Los que llevan la peor parte de la crisis son los trabajadores: los que están en primera línea y los que se quedan sin trabajo. Es ahí donde puede encontrarse la verdadera solidaridad y donde más se necesita.
El G20 ha reconocido la gravedad de la situación, con sus promesas de cooperación, su estímulo multimillonario, el apoyo a los países en desarrollo y poniendo en primer plano la salud. Sin embargo, hacer que estos principios arraiguen en la economía real no es un hecho consumado. Los sistemas de sanidad pública resilientes serán la base de las economías resilientes, como debe ser. Sin embargo, no será suficiente. Lo que se requiere es un nuevo contrato social, donde los sindicatos, las empresas y el Gobierno acuerden medidas vitales a través del diálogo social, donde la salud y la atención estén garantizadas para todos, donde la mayoría de las personas del mundo entero que carecen de protección social la obtengan finalmente y donde el estímulo económico llegue a los trabajadores que lo necesiten y a sus familias. Ya es evidente que la mejor respuesta que se ha dado al COVID-19 es la que se desprende del contrato social activo donde tanto los trabajadores como los gobiernos y los empleadores cumplen con su función. Necesitamos apoyarnos en este principio y extenderlo.

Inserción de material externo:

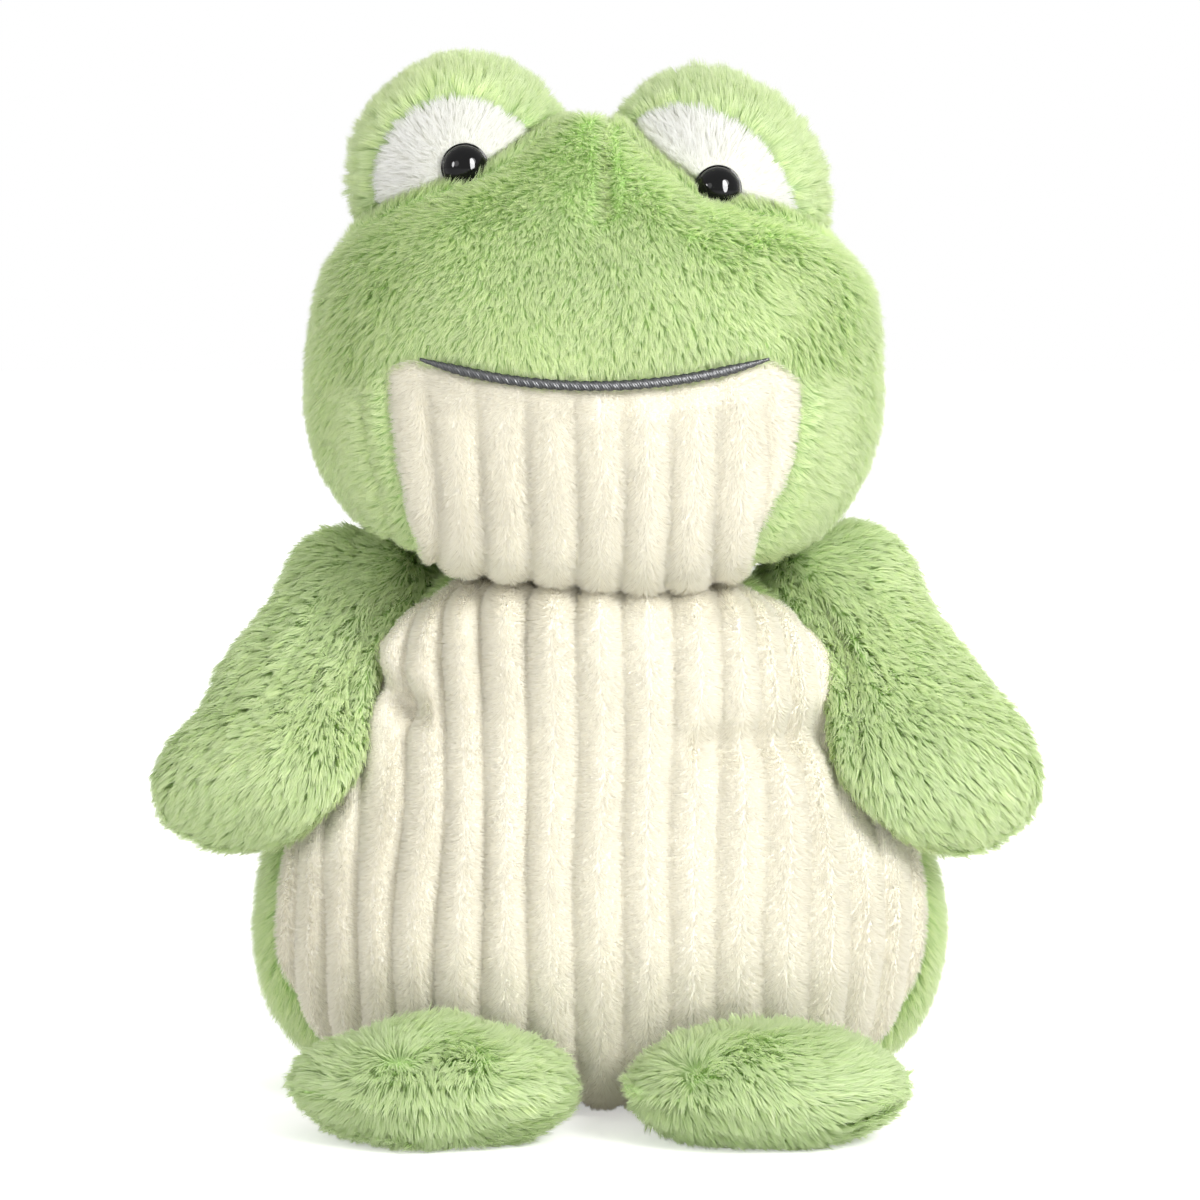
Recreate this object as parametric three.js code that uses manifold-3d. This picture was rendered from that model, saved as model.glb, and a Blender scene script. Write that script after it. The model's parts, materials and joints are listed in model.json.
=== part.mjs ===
// A sitting plush frog, in millimetres, with +Z up and its face towards -Y.
// Left and right are the toy's own: its left side is +X.
// The origin is the centre of the flat underside of the base panel.
import * as THREE from 'three';
import { mergeVertices } from 'three/addons/utils/BufferGeometryUtils.js';
import Module from 'manifold-3d';

const wasm = await Module();
wasm.setup();

// Clearances and fabric
const seamGap = 0.3; // between two pieces that are sewn or rest together
const roomSlack = 1; // what the plainer form of the body's room adds to a margin
const fillGap = 0.7; // between a cover and the stuffing inside it
const crestGap = 0.7; // between the head and the eye mounds, along the hollow where they meet
const runningGap = 0.9; // between two pieces that turn on each other
const plush = 6; // a cover: backing fabric and pile pressed together
const ribPitch = 12.6; // from one rib of the cream plush to the next
const ribDepth = 2.6; // from a rib's crest to the valley beside it
const ribReach = { belly: 88.2, chin: 56.7 }; // how far out the ribs go on the widest row
const ribbedShare = 0.95; // how far out on a row its ribs still stand
const roundEdge = 0.8; // how much of an inset a form's flat top and bottom rows still get in depth

// Body: rows from the base to the neck, each a height and its half width, front and back
const bodyRows = [
  { z: -3, half: 0, front: 0, back: 0 },
  { z: -2, half: 44, front: 34, back: 34 },
  { z: 1, half: 68, front: 52, back: 48 },
  { z: 9, half: 83, front: 63, back: 56 },
  { z: 22, half: 92, front: 70, back: 60 },
  { z: 42, half: 97, front: 74, back: 62 },
  { z: 67, half: 92, front: 71, back: 58 },
  { z: 92, half: 80, front: 64, back: 50 },
  { z: 114, half: 67, front: 53, back: 42 },
  { z: 127, half: 55, front: 44, back: 36 },
  { z: 135, half: 41, front: 33, back: 30 },
  { z: 139, half: 23, front: 19, back: 20 },
  { z: 140, half: 0, front: 0, back: 0 },
];
const bodySquareness = 2.3; // power of the superellipse that each row follows
const sideSeam = { y: -27, z: 50, slope: 0.2 }; // where cream meets green; it runs back towards the neck
const coverHem = 0.4; // the covers' lowest edge, just above the ground

// Base panel and the pellet bag that lies on it
const base = { halfWidth: 57, halfDepth: 41, thickness: 4 };
const pelletBag = { halfWidth: 46, halfDepth: 33, height: 24 };

// The height of the throat, from which everything on the head is measured
const throatZ = 148;

// Neck: a ball of stuffing that fills the opening sewn between head and body
const neck = { x: -3.5, y: 2, z: throatZ - 3, radius: 26 };

// Head: rows from the throat to the crest between the eyes.
// A row's up is its height over the throat, its rise is how it slopes up towards the back,
// and its aside is how far it stands off the middle: the brow leans towards the right eye.
const headRows = [
  { up: 0, half: 0, front: 0, back: 0, rise: 0.22 },
  { up: 1.5, half: 30, front: 34, back: 28, rise: 0.22 },
  { up: 5, half: 51, front: 50, back: 40, rise: 0.22 },
  { up: 13, half: 69, front: 60, back: 48, rise: 0.19 },
  { up: 25, half: 77.5, front: 65, back: 50, rise: 0.11 },
  { up: 38, half: 80.5, front: 66.5, back: 51, rise: 0.04 },
  { up: 52, half: 80, front: 67, back: 51, rise: 0 },
  { up: 66, half: 78, front: 65.5, back: 50, rise: 0 },
  { up: 76, half: 75, front: 61.5, back: 47, rise: -0.06 },
  { up: 84, half: 68, front: 56, back: 41, rise: -0.14 },
  { up: 89.5, half: 55, front: 50, back: 32, rise: -0.2, aside: -2 },
  { up: 96, half: 33, front: 43, back: 22, rise: -0.26, aside: -4 },
  { up: 102.5, half: 22, front: 37, back: 12, rise: -0.3, aside: -4.5 },
  { up: 109, half: 15.5, front: 31, back: 4, rise: -0.32, aside: -4 },
  { up: 115, half: 9.5, front: 25, back: -5, rise: -0.34, aside: -3 },
  { up: 117.5, half: 0, front: 16, back: -16, rise: -0.34, aside: -3 },
].map((row) => ({ ...row, z: throatZ + row.up }));
const headSquareness = 2.35;
const crownSeam = 8; // the seam over the crown, where the front cover meets the back ones
const headRoll = 2; // degrees that the head leans in the photo, the right side up

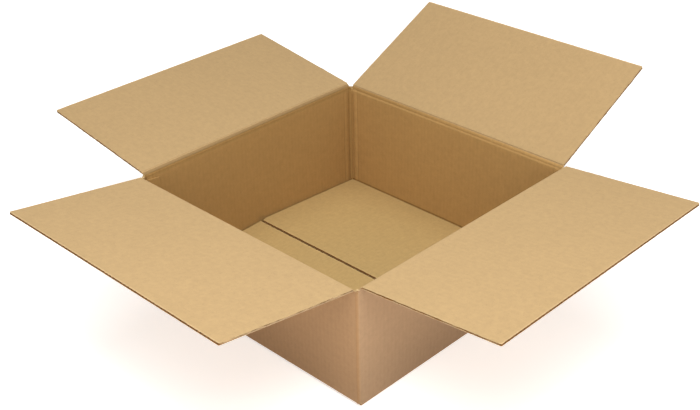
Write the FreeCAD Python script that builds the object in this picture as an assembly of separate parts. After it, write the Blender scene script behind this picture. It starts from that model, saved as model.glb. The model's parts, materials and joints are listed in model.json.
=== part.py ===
import FreeCAD, Part
import math
import os

from FreeCAD import Vector

# An open box folded from one sheet of single-wall corrugated board: a regular
# slotted carton. Its four walls and its closed bottom are one piece, and its
# four top flaps swing on their creases. Millimetres, +Z up. The origin is the
# middle of the underside, on the surface that the box stands on. The front
# wall faces -Y, the right wall +X, the back wall +Y and the left wall -X.

# The space inside the closed box
inner_length = 380.0  # left wall to right wall
inner_width = 380.0  # front wall to back wall
inner_depth = 150.0  # floor to the underside of the closed flaps

# The board: two flat liners with a wavy medium between them
board = 3.0
liner = 0.35
medium = 0.3
flute_pitch = 6.3  # one wave of the medium, as made
flute_lean = 0.28  # share of a wave that one flank of the medium takes

# Folds and cuts
corner_radius = 4.0  # outside of the upright folds
fold_radius = 2.5  # outside of the folds around the bottom
crush_width = 11.5  # strip beside an upright fold where the board is crushed
crush_depth = 1.0
crease_pinch = 1.4  # board left where a flap's crease is pressed
crease_band = 7.0  # strip beside a flap's crease where the board thins towards it
fold_gap = 0.15  # each side of a flap's crease stays this far back from the fold line
layer_gap = 0.3  # between two flaps that lie one on the other
slot_width = 8.0  # cut between two neighbouring flaps, centred on the upright fold
slot_over = 1.0  # how far a slot runs past the crease of the inner flaps

# Length of each kind of flap, from its fold line to its free edge
outer_flap_length = 192.0  # left and right
inner_flap_length = 192.0  # front and back

# How far each top flap stands above level, turned outward
front_angle = 8.9  # degrees
right_angle = 5.6  # degrees
back_angle = 25.8  # degrees
left_angle = 8.5  # degrees

# The floor: the inner bottom flaps spring up a little, and the back one has a worn corner
front_floor_angle = 2.3  # degrees
back_floor_angle = 3.0  # degrees
worn_along_edge = 4.0
worn_along_side = 12.0

# The glued joint: a tab from the front wall, inside the left wall
tab_width = 24.0
tab_thickness = 2.0
tab_end_gap = 0.5
tab_taper = 4.0

# Paper tape under the seam of the outer bottom flaps
tape_width = 50.0
tape_thickness = 0.15
tape_end_gap = 4.0

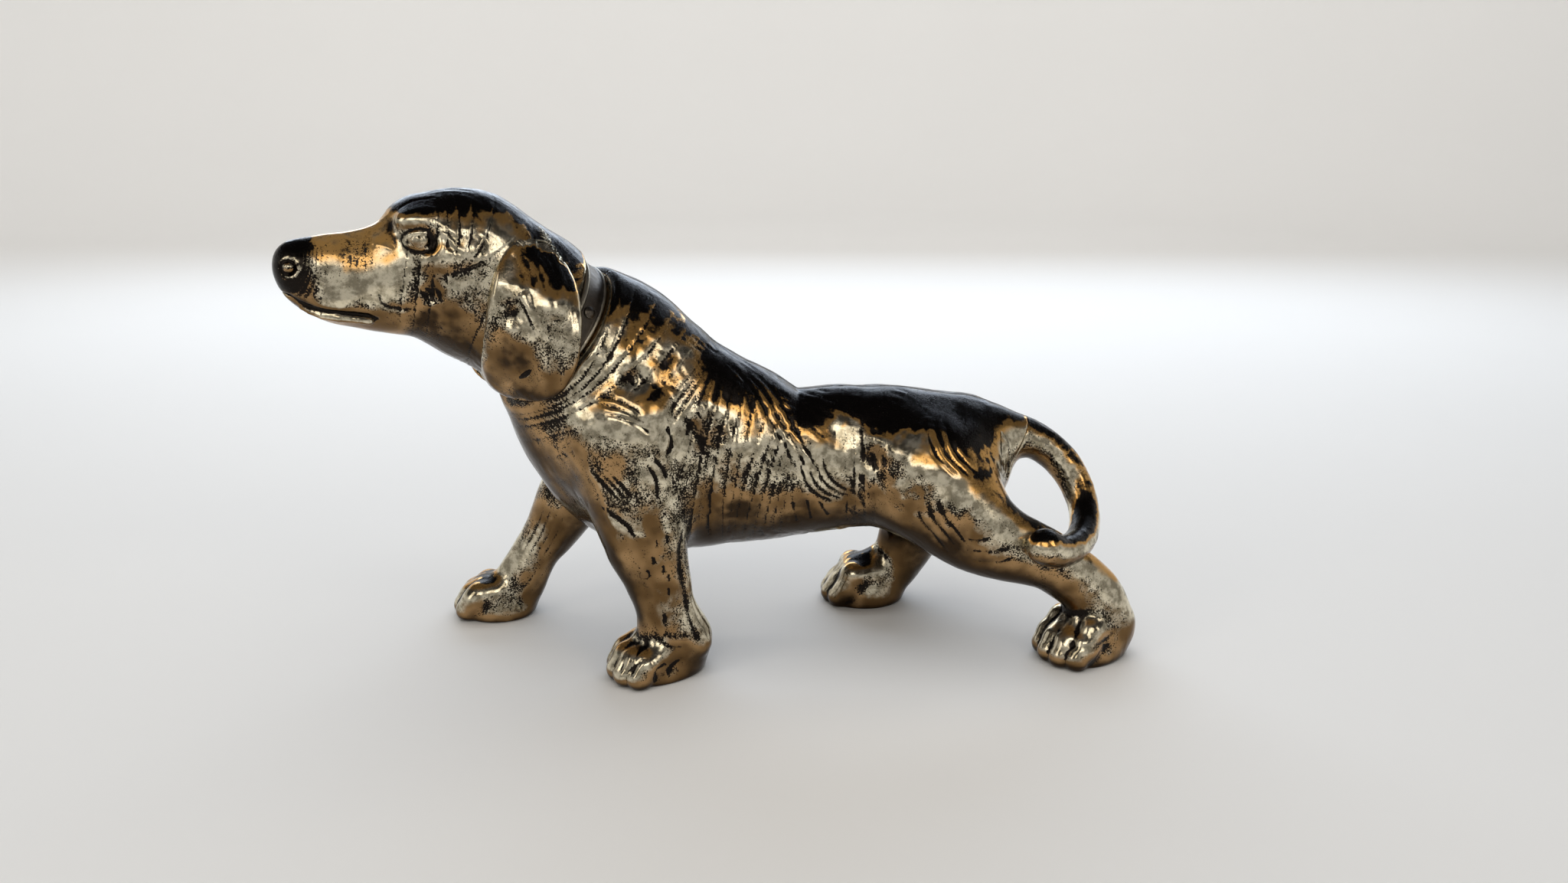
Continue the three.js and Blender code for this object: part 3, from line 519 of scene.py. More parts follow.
def ear_field(side):
    level = ear_levels(side)

    def field(p):
        under, a, b, l = ear_under(p, side)
        high = np.clip(b / EAR_LENGTH, -1, 1)
        depth = EAR_DEPTH * (1 - 0.2 * np.maximum(high, 0) ** 2)
        q = (np.abs(a / depth) ** 2.4 + np.abs(b / EAR_LENGTH) ** 2.4) ** (1 / 2.4)
        edge = (q - 1) * 16 * np.minimum(1, 0.6 + 0.4 * q)
        i, j = (np.clip(v + EAR_REACH, 0, 2 * EAR_REACH - 0.001) for v in (a, b))
        i0, j0 = i.astype(int), j.astype(int)
        s, t = i - i0, j - j0
        out = ((1 - s) * ((1 - t) * level[i0, j0] + t * level[i0, j0 + 1])
               + s * ((1 - t) * level[i0 + 1, j0] + t * level[i0 + 1, j0 + 1]))
        dome = np.sqrt(np.maximum(1 - q * q, 0))
        root = np.clip((high - 0.35) / 0.6, 0, 1)
        thick = (2.2 - 2.2 * root) + (2.4 - 1.2 * root) * dome
        d = common(edge, (l - out - thick) * 0.93, 2.2)
        return np.maximum(np.maximum(d, 0.25 - under), 8 - l)

    return field


def strap_field(p):
    along, away = along_neck(p)
    past_edge = np.abs(along) - STRAP_WIDTH / 2
    band = np.maximum(past_edge, away - COLLAR_RADIUS)
    rim = np.hypot(past_edge + 0.75, away - COLLAR_RADIUS - 0.05) - 0.72
    return np.maximum(blend(band, rim, 0.5), COLLAR_RADIUS - STRAP_THICK - away)


def stud_direction(angle):
    a = radians(angle)
    return NECK_TOP * cos(a) + NECK_LEFT * sin(a)


def stud_field(angle):
    out = stud_direction(angle)

    def field(p):
        up, away = along_axis(p, out)
        rise = up - COLLAR_RADIUS - 0.05
        dome = np.sqrt(away ** 2 + (rise * 1.25) ** 2) - STUD_RADIUS * 0.86
        foot = np.hypot(away - STUD_RADIUS + 0.45, rise - 0.25) - 0.42
        plate = np.maximum(away - STUD_RADIUS + 0.4, np.abs(rise - 0.2) - 0.3)
        return np.maximum(blend(blend(dome, foot, 0.3), plate, 0.2), -rise)

    return field


# Meshing
CHUNK = 16384
CORNERS = [(i, j, k) for i in (0, 1) for j in (0, 1) for k in (0, 1)]


def shifted(grid, n):
    return [grid[i:i + n[0], j:j + n[1], k:k + n[2]] for i, j, k in CORNERS]


def evaluate(field, points):
    out = np.empty(len(points), np.float32)

    def run(i):
        p = points[i:i + CHUNK].astype(np.float32)
        out[i:i + CHUNK] = field(tuple(p.T))

    with ThreadPoolExecutor(4) as pool:
        list(pool.map(run, range(0, len(points), CHUNK)))
    return out


def sampled(field, low, counts, cell, block=8):
    """Field values on a grid, worked out only in the blocks that the surface passes near"""
    coarse = [c // block + 2 for c in counts]
    lattice = np.stack(np.meshgrid(*[np.arange(c) for c in coarse], indexing="ij"), -1).reshape(-1, 3)
    rough = evaluate(field, low + lattice * (block * cell)).reshape(coarse)
    near = np.abs(rough) < block * cell * 1.3
    n = [c - 1 for c in coarse]
    blocks = np.argwhere(np.any(shifted(near, n), axis=0)) * block
    nearby = np.ix_(*[np.arange(c) // block for c in counts])
    values = np.where(rough < 0, np.float32(UNCUT), np.float32(-UNCUT))[nearby]
    steps = np.stack(np.meshgrid(*[np.arange(block)] * 3, indexing="ij"), -1).reshape(-1, 3)
    index = (blocks[:, None] + steps).reshape(-1, 3)
    index = index[(index < counts).all(1)]
    values[tuple(index.T)] = evaluate(field, low + index * cell)
    return values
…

A medida que la especie humana se enfrenta al que puede ser su mayor desafío, es preciso mostrarnos críticos con nosotros mismos. Cualquier profesional de la salud le dirá que el cuerpo humano es un sistema sumamente complejo, pero armonioso, donde cada una de las partes trabaja de concierto con las demás y que cuenta con estabilizadores automáticos en caso de que una de esas partes no funcione bien o se deteriore.
Un nuevo contrato social permitiría alcanzar este objetivo para el mundo. Los gobiernos deben tenerlo presente cuando reorganicemos la economía para el futuro.
La alternativa es demasiado terrible como para siquiera contemplarla.